Thursday, October 28, 2010

The Valley Club of Montecito

Greenskeepers tend to the 18th green as first light peaks over the water, with the practice range to the right. Could there be anywhere more serene on Earth to greet the sunrise while hitting a bucket of balls?

Approaching the short par four 6th is all about angles

Calling only for a mid or short-iron, the par three 8th was my favourite of the one-shot holes


The par three 11th is the last of three one-shotters that plays from the same small hill

The par four 12th is one of the less lauded holes on the course, but it was a favourite of mine with its natural, low-key greensite

Beauty comes in threes: the 15th green, the clubhouse and the Santa Ynez Mountains

Course name: The Valley Club of Montecito
Location: Montecito (Santa Barbara), California
Four Word Course Review: The perfect members' club

The Valley Club's great putting surfaces are apparent the second you step out of your car - the drama of the 15th and 18th greens at the foot of the clubhouse drawing the eye almost as strongly as the long view down over the closing holes to the Pacific Ocean beyond.

The beauty is quintessential MacKenzie and the course seems to display perfectly the ideals of golf design he spoke about during his lifetime and packed into the likes of Augusta National, Cypress Point, Royal Melbourne and Alwoodley.

Not overly long, plenty wide, very little water... it would seem at first glance that The Valley Club (as with many of the courses named above) is a relaxing doddle that might yield a career score: then you get to the greens.

While the 15th and 18th here are your first look at what awaits with the flatstick in hand, they are not really representative of what you'll find on the course.

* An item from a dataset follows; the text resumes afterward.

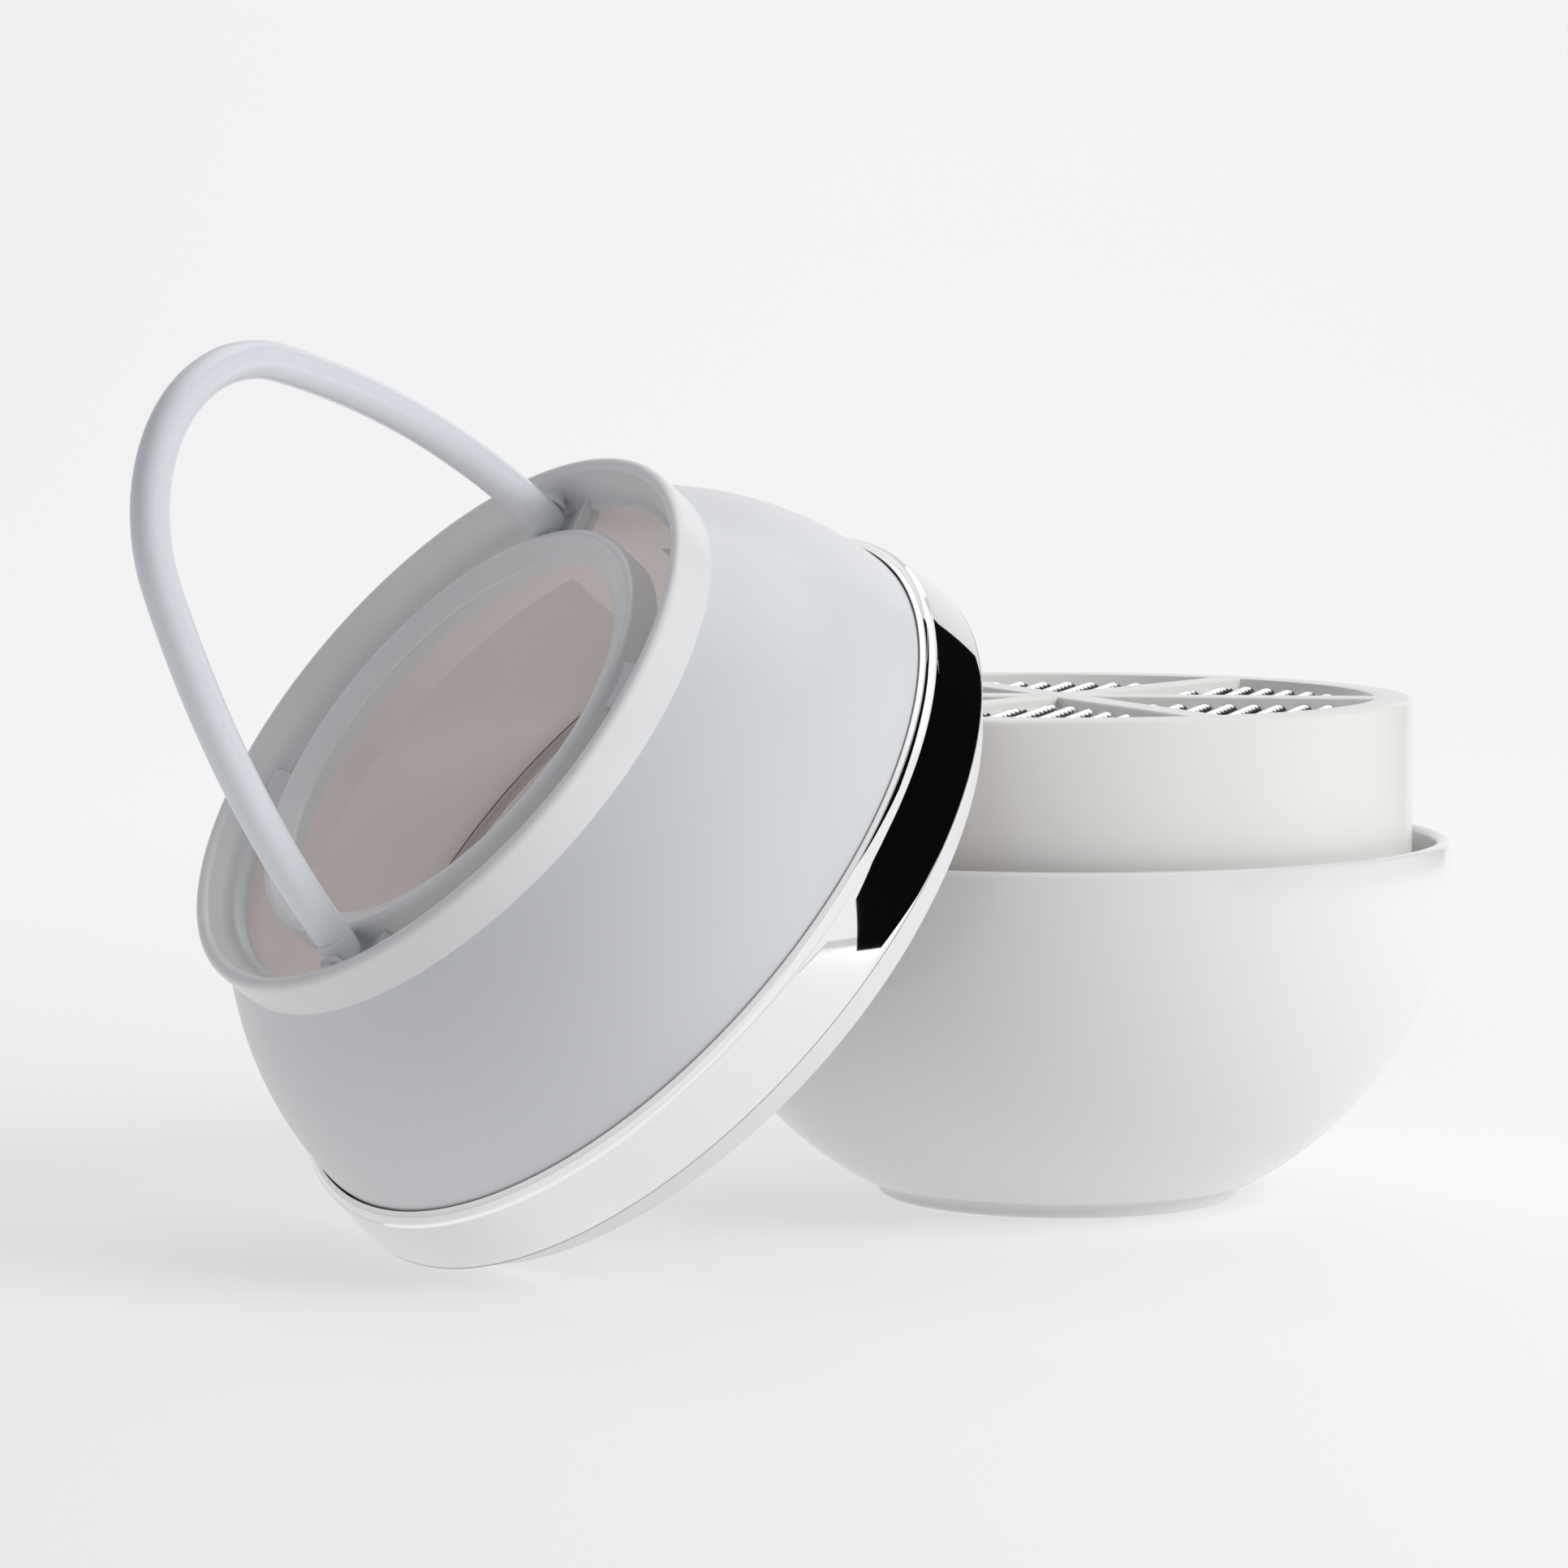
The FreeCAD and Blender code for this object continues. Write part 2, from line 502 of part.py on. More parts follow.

Subtlety is largely the order of the day, with slight slopes at the 3rd, 6th, 7th, 8th, 9th, 12th and 13th demanding precise green-reading skills if you want that lengthy putt to finish anywhere near the hole.

Many times on sections of green that looked flat, I watched balls roll... and roll... and roll... until that two-putt was a mere dream or, even more embarrassingly, the golfer was swapping his putter for a wedge to play the next shot!

That subtlety in the greens that were rebuilt in 2007 by Jim Urbina is the crucial aspect of scoring. Being on the right side of the hole is crucial and so, working backwards, you realise that wide expanse of short grass you were gazing at off the tee was hiding one or two enviable approach angles among others that were a slow track to a certain bogey.

This is a course that will roll over and let a player in form scratch its belly - I managed to get from the 8th tee to the 16th tee in three-under - but also one that penalises poor planning just as much as poor shotmaking (five bogeys from the 2nd to the 7th!). In short, it's thrilling golf where anything can happen from one hole to the next.

The short par four 6th is a case in point, with acres of short grass in which to hit an iron and earn a good angle in, but such modest length that a driver is almost too tempting, despite the fact the bad angles get progressively worse the closer you get to the green. The green itself, as much as the surrounding bunkering, dominates that strategy.

Likewise, at the short par five 2nd it's easy to become pre-occupied with getting a short birdie putt and miss the fact that any ball left above the hole (especially to a front or middle pin) could easily be putted right back down to the fairway.

But of course a round of golf is a journey, and no golf course has been a more joyful one for me than The Valley Club thanks to a routing that moves more or less out-and-back, but makes great use of a hill on the eastern parcel from which you play on three of the four par threes - the 4th, 8th and 11th: each posing a different shotmaking challenge as they head off from the central hub.

For mine the best of the one-shotters is the 8th, played a cross a valley to a benched green set at an angle and defended short by a handful of the gorgeous bunkers that help to set the mood of the course. It's only a mid-iron, but it, like many holes on the course, plays much harder than it looks.

The par fives won't scare you when you look at their lengths on the scorecard, but the greens at the 2nd and 15th, recovery shots at the 1st and sidehill drive that feeds into a creek at the 10th all demand precision and careful planning.

The high handicapper need never feel overwhelmed or out of his depth at The Valley Club, but the better player will find all the challenge he could ever need. As far as a template for the perfect members' club, MacKenzie's Montecito masterpiece may well be it!

1 comment:

  1. SW, You captured the place perfectly. It would be a pleasure to play there with you one day.